Escitalopram, like other SSRIs, can cause abnormal bleeding. Patients at risk of bleeding or those receiving other serotonergic drugs need to be highly cautious. 

Side Effects of Escitalopram (Lexapro) 

The following list includes the most common side effects of escitalopram:

  • Headache 
  • Nausea 
  • Ejaculation disorder 
  • Somnolence 
  • Insomnia 
  • Dry mouth
  • Constipation 
  • Fatigue 
  • Diarrhea
  • Indigestion 
  • Decreased appetite 
  • Vomiting
  • Lethargy 
  • Weight gain 

Key Takeaways: Is It Safe to Take Escitalopram (Lexapro) With CBD?

CBD carries a moderate risk of interaction with escitalopram by slowing down the metabolism of escitalopram in the body and acting synergistically with its antidepressant effects. 

This may increase the potency of escitalopram by increasing its concentration in the body. 

Always discuss new supplements with your doctor if you’ve been prescribed any medications, including escitalopram. 

In most cases, CBD won’t interact with SSRIs.

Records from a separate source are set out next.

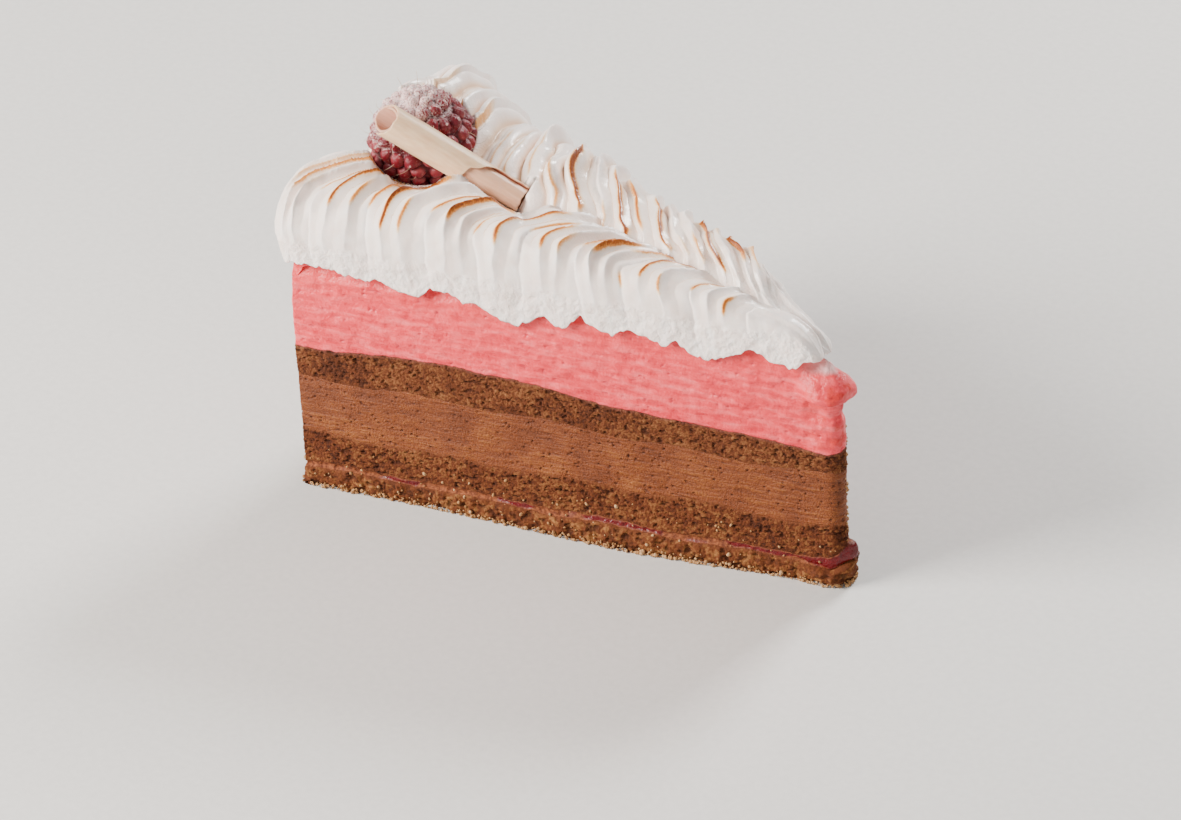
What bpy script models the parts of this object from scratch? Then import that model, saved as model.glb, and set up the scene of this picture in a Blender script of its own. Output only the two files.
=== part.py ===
"""Wedge slice of a layered mousse cake: two chocolate sponges, two mousses, jam and a biscuit base,
under two piped and torched meringue ropes, with one raspberry and one white chocolate curl."""

import math

import bmesh
import bpy
import numpy as np

# Everything below is in millimetres until MM turns it into metres.
MM = 0.001

# Plan of the slice: a wedge measured from the corner where its two cut faces would meet.
CUT_RADIUS = 130.0
HALF_ANGLE = math.radians(15.0)
TIP_RADIUS = 3.0
TIP_X = 70.91
FACE_STEPS = 22
ACROSS_STEPS = 5
GAP = 0.3

# Heights of the joints between layers, at the rim.
BASE_TOP = 4.6
JAM_TOP = 6.0
LOWER_TOP = 13.8
MOUSSE_TOP = 26.8
UPPER_TOP = 34.6
PINK_TOP = 53.2

# Piped meringue ropes, one along each cut face. The crest lists give distances from the rim and heights.
ROPE_ANGLE = math.radians(7.5)
NEAR_START = 136.6
FAR_START = 133.0
ROPE_END = 12.2
NEAR_CREST = (
    (-7.0, 13.6), (0.0, 14.8), (8.0, 15.8), (30.0, 16.0), (60.0, 14.6), (90.0, 11.2), (110.0, 7.0),
    (120.0, 4.0),
)
FAR_CREST = (
    (-3.0, 20.6), (8.0, 19.4), (12.0, 16.5), (17.0, 13.8), (25.0, 12.8), (35.0, 14.2), (42.0, 15.4),
    (48.0, 17.4), (58.0, 15.8), (66.0, 14.8), (82.0, 14.2), (86.0, 15.6), (94.0, 14.0), (100.0, 11.8),
    (105.0, 7.8), (112.0, 4.2), (120.0, 2.6),
)
UNIT_LENGTH = 11.2
ROPE_ROUND = 26
ROPE_ALONG = 54
ROPE_FOOT = 0.7
UNDERCUT = 3.6

# Raspberry.
BERRY_CENTRE = (-117.9, 2.95, 69.5)
BERRY_WIDTH = 10.7
BERRY_HEIGHT = 10.1
BERRY_RINGS = 8

# White chocolate curl.
CURL_HIGH = (-116.6, -9.2, 79.4)
CURL_LOW = (-88.4, -0.7, 64.8)
CURL_RADIUS = 3.75
CURL_TAPER = 0.35
CURL_SHEET = 0.5
CURL_TURN = 0.7
CURL_SLANT = 2.3


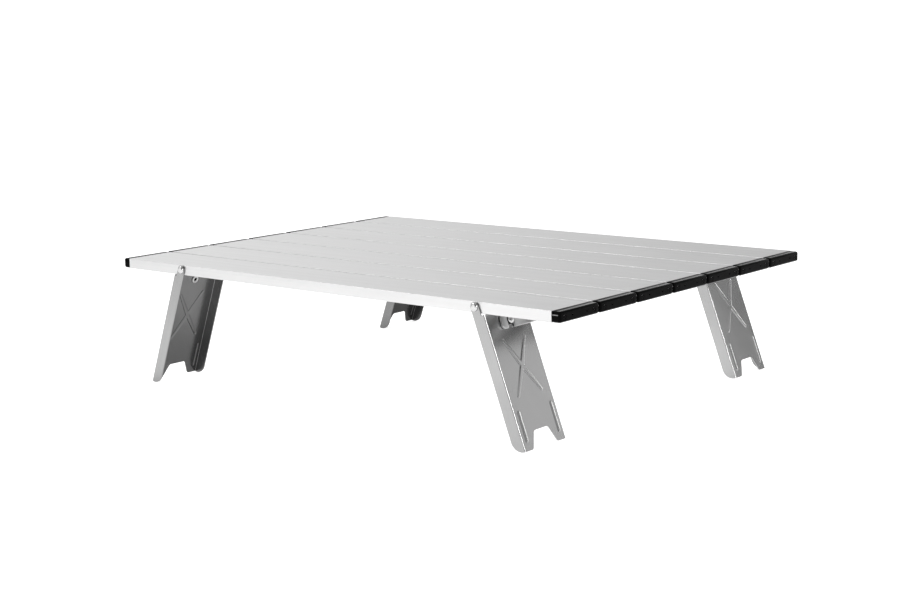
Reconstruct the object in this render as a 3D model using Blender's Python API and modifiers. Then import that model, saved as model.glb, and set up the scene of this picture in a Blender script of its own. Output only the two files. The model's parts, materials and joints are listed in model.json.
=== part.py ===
"""Low roll-top camping table: aluminium slats on two elastic cords, four folding sheet-metal legs.

Metres, +Z up, origin on the floor under the middle of the table.  X runs along the slats and
Y across them, from the front slat (1) to the back slat (7).
"""
import math

import bmesh
import bpy
from mathutils import Euler, Matrix, Vector

MM = 0.001

# Table top
SLATS = 7
SLAT_W = 56.0            # width of one slat
SLAT_H = 10.0
SLAT_LEN = 542.0
SLAT_WALL = 1.2
SLAT_TOP = 1.3           # thickness of the flat top
SLAT_LIP = 7.0           # bottom lips turn in this far
SEAM = 2.2               # space between slats, where a leg's inner flange runs
TABLE_H = 126.0
PITCH = SLAT_W + SEAM
UNDER = TABLE_H - SLAT_H
Y_OUTER = PITCH * (SLATS - 1) / 2    # centre of the front and back slats

# End caps
CAP_OUT = 9.0            # how far a cap stands past the end of its slat
CAP_HALF_W = 27.8
CAP_PLUG = 22.0
CORD_R = 1.5
CORD_HOLE_R = 1.7
CORD_X = SLAT_LEN / 2 + 4.5
CORD_Z = UNDER + 5.0
BOSS_R = 3.0
BOSS_H = 0.95            # side bosses keep the slats one seam apart

# Legs, in a leg's own frame: origin on the hinge, +X out through the web, +Z up the leg
TILT = math.radians(20.5)
HINGE_X = 189.7
HINGE_Z = TABLE_H - 4.6
SHEET = 1.1
WEB_OUT = 8.0            # hinge to the outer face of the web
TAB_R = 4.4
FLANGE_GAP = 0.35        # flange to the slat's side
LEG_HALF = SLAT_W / 2 + FLANGE_GAP + SHEET
BEND_R = 1.8
WEB_TOP = -9.1
FOOT = -131.48
FOOT_R = 11.5
RIVET_R = 2.0
RIVET_HOLE_R = 2.06
STUD_Z = -18.2           # stud and bar pivot, down the leg from the hinge
STUD_R = 2.3
STUD_HOLE_R = 2.38
CROSS = ((-14.6, -34.9, 16.4, -83.9), (14.6, -34.9, -16.4, -83.9))
FOOT_BEAD_Y = 23.0
FOOT_BEAD_Z = (-98.1, -122.6)
BEAD_W = 2.6
BEAD_H = 0.6
NOTCH_TOP = -116.0
NOTCH_HALF = (10.2, 17.6)

# Tie bars, on edge against the outer faces of the webs
BAR_IN = 0.6             # web to bar
BAR_T = 2.0
BAR_UP = 6.2             # edges above and below the pivot
BAR_DOWN = 7.2
FORK_R = 4.4
TONGUE_W = 7.8
BAR_SPAN = 2 * Y_OUTER

PARTS = "folding_table"
CUTTERS = "cutters"


def clear_scene():
    """Empty the file without closing it."""
    for ob in list(bpy.data.objects):
        bpy.data.objects.remove(ob, do_unlink=True)
    for me in list(bpy.data.meshes):
        bpy.data.meshes.remove(me)


def collection(name):
    """Get or make a collection under the scene."""
    col = bpy.data.collections.get(name)
    if col is None:
        col = bpy.data.collections.new(name)
        bpy.context.scene.collection.children.link(col)
    return col


def material(name, colour, roughness, metallic):
    """A plain Principled material."""
    mat = bpy.data.materials.new(name)
    mat.use_nodes = True
    bsdf = mat.node_tree.nodes["Principled BSDF"]
    bsdf.inputs["Base Color"].default_value = (*colour, 1.0)
    bsdf.inputs["Roughness"].default_value = roughness
    bsdf.inputs["Metallic"].default_value = metallic
    mat.diffuse_color = (*colour, 1.0)
    return mat


def corner_arc(p, q, r, radius, steps):
    """Points of the fillet of a given radius at corner q, between p and r."""
    a = (Vector(p) - Vector(q)).normalized()
    b = (Vector(r) - Vector(q)).normalized()
    half = a.angle(b) / 2
    reach = radius / math.tan(half)
    centre = Vector(q) + (a + b).normalized() * (radius / math.sin(half))
    start = Vector(q) + a * reach - centre
    end = Vector(q) + b * reach - centre
    turn = start.angle_signed(end)
    return [centre + Matrix.Rotation(-turn * i / steps, 2) @ start for i in range(steps + 1)]


def rounded(corners, steps=5):
    """Outline from (x, y, radius) corners."""
    out = []
    for i, (x, y, radius) in enumerate(corners):
        if radius <= 0:
            out.append(Vector((x, y)))
            continue
        before, after = corners[i - 1], corners[(i + 1) % len(corners)]
        out += corner_arc(before[:2], (x, y), after[:2], radius, steps)
    return out


def arc(cx, cy, radius, a0, a1, steps):
    """Points on a circle, angles in degrees."""
    angles = [math.radians(a0 + (a1 - a0) * i / steps) for i in range(steps + 1)]
    return [Vector((cx + radius * math.cos(a), cy + radius * math.sin(a))) for a in angles]


def bake(ob, name):
    """The evaluated shape of an object as one welded mesh."""
    bpy.context.view_layer.update()
    graph = bpy.context.evaluated_depsgraph_get()
    me = bpy.data.meshes.new_from_object(ob.evaluated_get(graph))
    bm = bmesh.new()
    bm.from_mesh(me)
    bmesh.ops.remove_doubles(bm, verts=bm.verts, dist=1e-6)
    bmesh.ops.recalc_face_normals(bm, faces=bm.faces)
    bm.to_mesh(me)
    bm.free()
    me.name = name
    return me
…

However, in rare cases, this combination could result in serious side effects. 


References

  1. Anderson, L. L., Doohan, P. T., Oldfield, L., Kevin, R. C., Arnold, J. C., Berger, M., … & McGregor, I. S. (2021). Citalopram and cannabidiol: in vitro and in vivo evidence of pharmacokinetic interactions relevant to the treatment of anxiety disorders in young people. Journal of clinical psychopharmacology, 41(5), 525-533.
  2. Silote, G. P., Sartim, A., Sales, A., Eskelund, A., Guimarães, F. S., Wegener, G., & Joca, S. (2019). Emerging evidence for the antidepressant effect of cannabidiol and the underlying molecular mechanisms. Journal of chemical neuroanatomy, 98, 104-116.
  3. Shannon, S., Lewis, N., Lee, H., & Hughes, S. (2019). Cannabidiol in anxiety and sleep: a large case series. The Permanente Journal, 23.